Determine the number of lines containing the word "None". Reply with it and nothing else.

'''

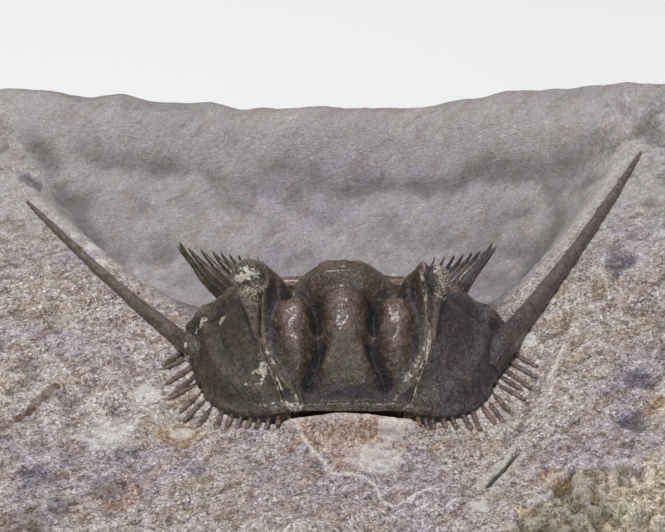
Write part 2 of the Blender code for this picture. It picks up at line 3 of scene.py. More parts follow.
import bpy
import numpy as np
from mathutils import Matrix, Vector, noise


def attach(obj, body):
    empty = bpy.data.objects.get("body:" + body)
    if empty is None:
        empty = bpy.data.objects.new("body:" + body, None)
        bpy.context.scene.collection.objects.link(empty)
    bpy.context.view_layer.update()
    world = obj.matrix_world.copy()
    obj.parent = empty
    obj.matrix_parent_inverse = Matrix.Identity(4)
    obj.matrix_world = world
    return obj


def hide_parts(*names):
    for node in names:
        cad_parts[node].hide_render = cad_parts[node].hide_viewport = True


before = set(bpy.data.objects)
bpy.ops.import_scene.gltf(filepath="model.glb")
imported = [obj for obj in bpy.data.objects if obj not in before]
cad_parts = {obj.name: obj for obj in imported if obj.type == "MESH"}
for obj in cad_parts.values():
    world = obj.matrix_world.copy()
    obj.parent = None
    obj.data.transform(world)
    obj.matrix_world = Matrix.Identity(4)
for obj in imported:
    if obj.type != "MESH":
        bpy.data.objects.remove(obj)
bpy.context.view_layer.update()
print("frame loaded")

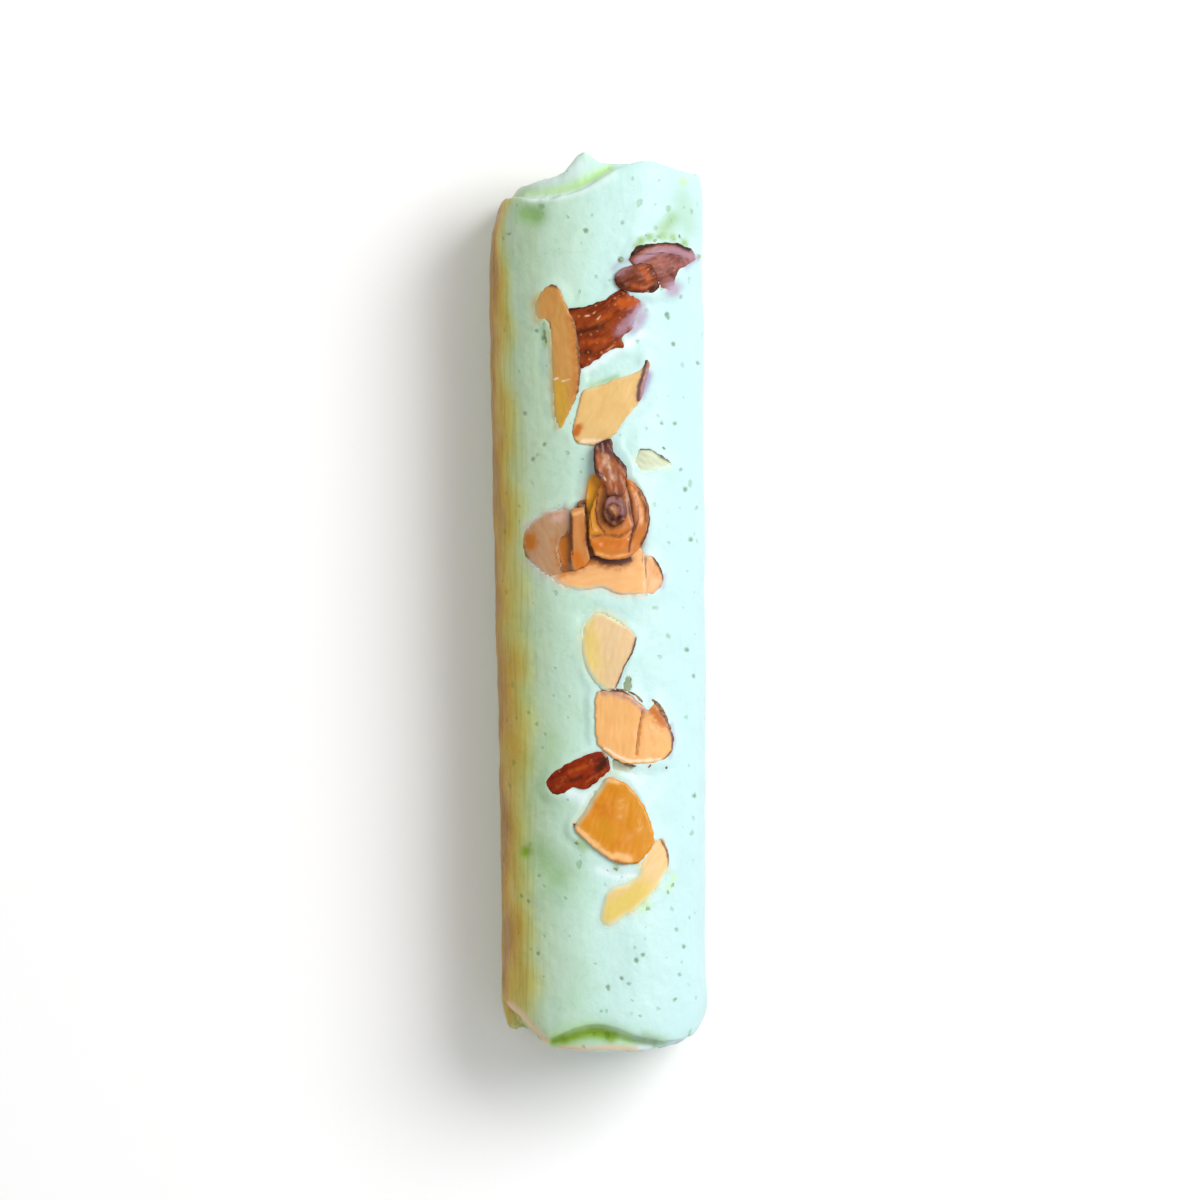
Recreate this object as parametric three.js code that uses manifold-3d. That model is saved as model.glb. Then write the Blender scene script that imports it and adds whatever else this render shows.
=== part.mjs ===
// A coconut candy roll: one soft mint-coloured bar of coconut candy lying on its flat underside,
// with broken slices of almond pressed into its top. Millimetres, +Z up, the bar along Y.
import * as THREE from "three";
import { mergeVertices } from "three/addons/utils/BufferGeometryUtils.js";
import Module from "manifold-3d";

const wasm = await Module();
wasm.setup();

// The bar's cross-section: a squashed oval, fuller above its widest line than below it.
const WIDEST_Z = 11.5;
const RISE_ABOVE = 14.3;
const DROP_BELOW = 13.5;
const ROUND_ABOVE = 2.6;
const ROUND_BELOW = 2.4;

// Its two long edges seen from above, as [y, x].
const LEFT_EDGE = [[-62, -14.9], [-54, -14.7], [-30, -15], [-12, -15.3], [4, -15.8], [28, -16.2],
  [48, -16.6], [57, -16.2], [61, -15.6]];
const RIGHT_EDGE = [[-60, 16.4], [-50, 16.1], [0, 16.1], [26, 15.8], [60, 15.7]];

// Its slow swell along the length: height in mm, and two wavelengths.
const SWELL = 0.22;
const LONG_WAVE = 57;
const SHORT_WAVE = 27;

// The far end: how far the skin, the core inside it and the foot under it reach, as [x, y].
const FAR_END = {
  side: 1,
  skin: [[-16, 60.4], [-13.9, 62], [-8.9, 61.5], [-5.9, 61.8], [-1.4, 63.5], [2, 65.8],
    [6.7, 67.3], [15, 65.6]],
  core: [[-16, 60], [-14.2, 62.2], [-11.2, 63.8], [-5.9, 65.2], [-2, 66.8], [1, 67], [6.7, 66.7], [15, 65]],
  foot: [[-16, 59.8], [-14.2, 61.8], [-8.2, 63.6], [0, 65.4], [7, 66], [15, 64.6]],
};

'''

> _FULL RESPONSE_
3